Back when I was working on seeing if gdbm 1.12 would work with ruby (don't think so), I was comparing patches between MSYS2, cygwin, and ruby. With libffi, I found the following:
mingw fix_return_size.patch
cygwin 3.2.1-win64-rewrite.patch
ruby libffi-3.2.1-mswin.patch
No idea whether it's applicable...
        
           Updated by MSP-Greg (Greg L) over 8 years ago
          Updated by MSP-Greg (Greg L) over 8 years ago
          
          
        
        
      
      Shyouhei,
Not sure which commit did it, but x64 builds fine now. test-all result:
16616 tests, 2233236 assertions, 10 failures, 5 errors, 150 skips
ruby -v: ruby 2.5.0dev (2017-03-08 trunk 57806) [x64-mingw32]
I'll try i686 later.
Thanks to everyone for their work...
        
           Updated by shevegen (Robert A. Heiler) over 8 years ago
          Updated by shevegen (Robert A. Heiler) over 8 years ago
          
          
        
        
      
      Have we found the code-culprit though or was it a Heisenbug fix? :)
I mean it may be obvious now that one commit by naruse fixed it but
if anyone could confirm it that would be great, just out of
(my) curiosity.
        
           Updated by MSP-Greg (Greg L) over 8 years ago
          Updated by MSP-Greg (Greg L) over 8 years ago
          
          
        
        
      
      Robert A. Heiler wrote:
Have we found the code-culprit though or was it a Heisenbug fix? :)
Given that a perfect test system needs to test for every conditional and every iteration, I doubt one exists.

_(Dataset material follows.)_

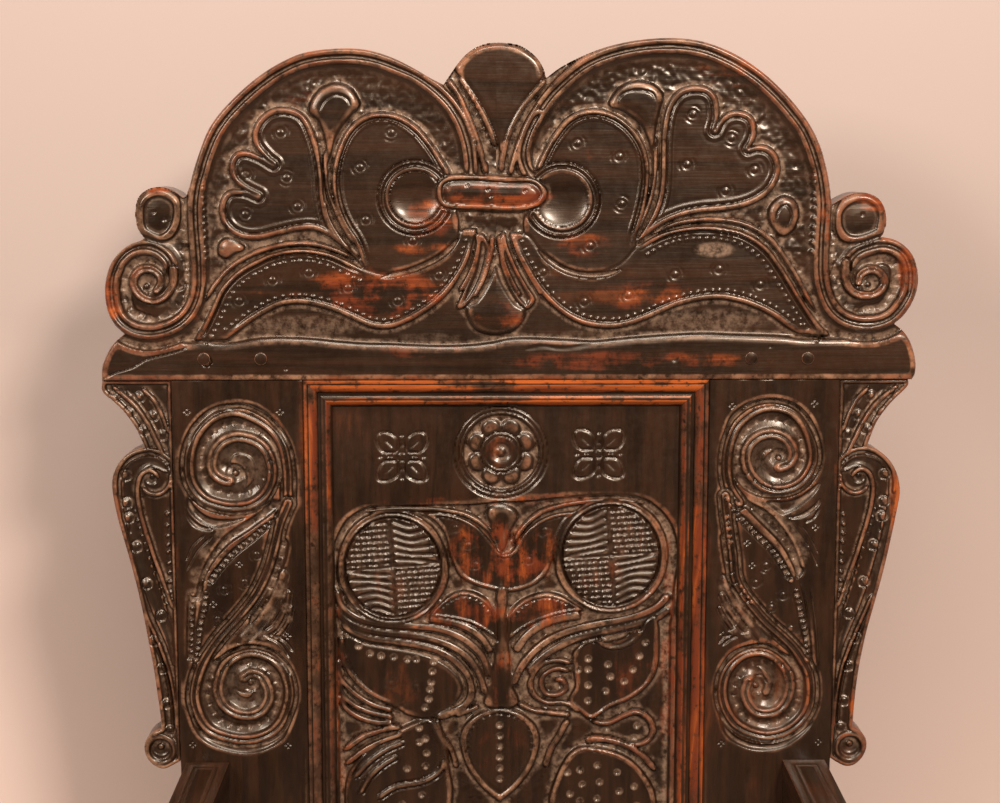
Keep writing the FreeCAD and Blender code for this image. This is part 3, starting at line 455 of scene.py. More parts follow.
    def roughen(self, amount, coarse, below):
        """Uneven tool marks over the whole face, and small pits where the ground is sunk below a level."""
        wave = softened(self.hand.normal(0, 1, self.u.shape), 3, 5)
        fine = softened(self.hand.normal(0, 1, self.u.shape), 3, 1)
        ground = np.clip((below - self.level) / 0.8, 0, 1)
        self.level += amount * wave / wave.std() + ground * coarse * fine / fine.std()

    def ease_edge(self, outline, radius):
        """Rounds the board's front edge over, and drops the net away outside it."""
        inward = self.depth_in(outline, radius + 2)
        drop = radius - np.sqrt(np.clip(radius ** 2 - np.clip(radius - inward, 0, radius) ** 2, 0, None))
        self.level = np.where(inward < radius, np.minimum(self.level, -drop), self.level)
        self.level[inward < CUT_FROM] = CUT_AWAY


def wear_highlight_and_dust_marks(face):
    """How proud and how sheltered each point is, from 0 to 1: polished on the ridges, where it also gives a painted
    highlight, and dusty in the hollows.
    """
    broad = softened(face.level, 2, 4)
    close = softened(face.level, 2, 1)
    proud = np.clip((close - broad - PROUD_FROM) / PROUD_OVER, 0, 1)
    sheltered = np.maximum(np.clip((broad - close - HOLLOW_FROM) / HOLLOW_OVER, 0, 1), face.lying)
    return proud, sheltered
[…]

At some point, I prefer a mathematical stability viewpoint. Wide ranging changes may expose instability (that previously appeared stable) elsewhere.
Building
ruby 2.5.0dev (2017-03-08 trunk 57807) [x64-mingw32]
I received a different SEGV error than the one that started this. The original error may have involved a mingw dll, the new one is in x64-msvcrt-ruby250.dll. The original occurred during test-all, but before testing even started, the new one occurs during a test.
[ 3187/16621] TestArray#test_sum
D:/GitHub/ruby/test/ruby/test_array.rb:2797: [BUG] Segmentation fault
After a bit more work, I'll post it and another testing SEGV error that has existed for quite a while, which I've patched around in my build script...
        
           Updated by shyouhei (Shyouhei Urabe) over 8 years ago
          Updated by shyouhei (Shyouhei Urabe) over 8 years ago
          
          
        
        
      
      - Status changed from Assigned to Closed